Les ministres turcs des Affaires étrangères, de la Défense et de l'Énergie se sont rendus mercredi au Niger pour obtenir l'accès aux riches gisements d'uranium de ce pays d'Afrique de l'Ouest.
La délégation, dirigée par le ministre des Affaires étrangères Hakan Fidan et comprenant le chef des services secrets Ibrahim Kalin, souhaite exploiter les réserves nigériennes de minerai fissile pour alimenter l'industrie nucléaire naissante de la Turquie, selon des personnes proches du dossier qui ont demandé à ne pas être identifiées car elles ne sont pas autorisées à parler aux médias.
Ce voyage intervient après que le gouvernement militaire du Niger a retiré les droits miniers aux entreprises canadiennes et françaises pour développer des gisements d'uranium. Le pays est contrôlé par une junte depuis le coup d'État de juillet 2023, et son président élu, Mohamed Bazoum, est en détention depuis lors.
La Turquie souhaite approvisionner en uranium la centrale d'Akkuyu, sa première centrale nucléaire construite par l'entreprise publique russe Rosatom, et deux autres projets de centrales nucléaires. Le Niger possède environ 5 % des ressources mondiales en uranium et se classe parmi les 10 premières sources de combustible, selon l'Association nucléaire mondiale.
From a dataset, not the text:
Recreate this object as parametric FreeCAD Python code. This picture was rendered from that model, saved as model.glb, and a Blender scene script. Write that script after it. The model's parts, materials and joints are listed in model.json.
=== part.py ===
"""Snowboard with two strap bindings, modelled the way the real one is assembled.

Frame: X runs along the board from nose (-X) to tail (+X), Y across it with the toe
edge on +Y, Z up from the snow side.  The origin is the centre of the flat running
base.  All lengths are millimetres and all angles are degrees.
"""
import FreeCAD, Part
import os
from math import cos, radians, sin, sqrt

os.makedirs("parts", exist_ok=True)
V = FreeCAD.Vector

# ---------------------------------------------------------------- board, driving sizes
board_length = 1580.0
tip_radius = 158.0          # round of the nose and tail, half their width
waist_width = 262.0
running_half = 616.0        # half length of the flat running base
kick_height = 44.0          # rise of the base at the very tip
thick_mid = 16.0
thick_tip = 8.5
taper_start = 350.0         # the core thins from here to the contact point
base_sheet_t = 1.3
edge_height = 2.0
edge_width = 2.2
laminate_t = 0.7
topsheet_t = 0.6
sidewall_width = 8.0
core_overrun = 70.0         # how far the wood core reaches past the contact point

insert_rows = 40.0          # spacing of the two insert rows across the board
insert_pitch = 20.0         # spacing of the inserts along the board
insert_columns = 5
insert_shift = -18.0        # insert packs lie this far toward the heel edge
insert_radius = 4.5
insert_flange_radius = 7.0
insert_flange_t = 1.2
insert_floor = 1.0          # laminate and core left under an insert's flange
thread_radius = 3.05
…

La visite turque intervient alors que la Russie elle-même tente d'acquérir une partie des ressources d'uranium du Niger, Bloomberg La Turquie a également un contrat d'approvisionnement en combustible à long terme avec Rosatom dans le cadre du projet Akkuyu et n'a pas actuellement la capacité de convertir ou d'enrichir le minerai d'uranium en matériau nécessaire aux réacteurs.
Droits miniers
Le Niger a retiré au début du mois à la société canadienne GoviEx Uranium Inc. son permis d'exploitation de la mine d'uranium de Madaouela, après que la junte a déclaré que la société n'avait pas respecté le délai de développement du projet. Le mois dernier, le gouvernement militaire a également révoqué le droit du groupe nucléaire français Orano SA d'exploiter la mine d'Imarouren.
Le Niger, l'un des pays les plus pauvres du monde selon le Fonds monétaire international, affirme qu'il est en droit de révoquer les licences minières en vertu du code minier actuel si le titulaire ne parvient pas à développer le projet.
Le pays soutient le projet de la société canadienne Global Atomic Corp, qui devrait produire 300 000 tonnes de minerai par jour d'ici 2027, selon sa dernière étude de faisabilité.
Le président turc Recep Tayyip Erdogan cherche depuis longtemps à élargir l'influence de son pays dans les pays africains, en lançant des chaînes de télévision, en vendant des drones et en fournissant des centrales électriques montées sur des navires.
Il a également défendu la décision du Niger de cesser ses exportations d'uranium vers la France, citant les « années d'oppression » du Niger par ce pays européen, qui était une colonie française jusqu'à son indépendance en 1960.
Ankara et Paris se sont affrontés sur un certain nombre de questions ces dernières années, notamment l'exploration énergétique en Méditerranée orientale, la guerre civile en Libye, le conflit entre l'Arménie et l'Azerbaïdjan et la position de la France sur le génocide arménien de 1915.
La Turquie tente également depuis des années de persuader la France de coproduire des systèmes de défense antimissile, sans grand succès.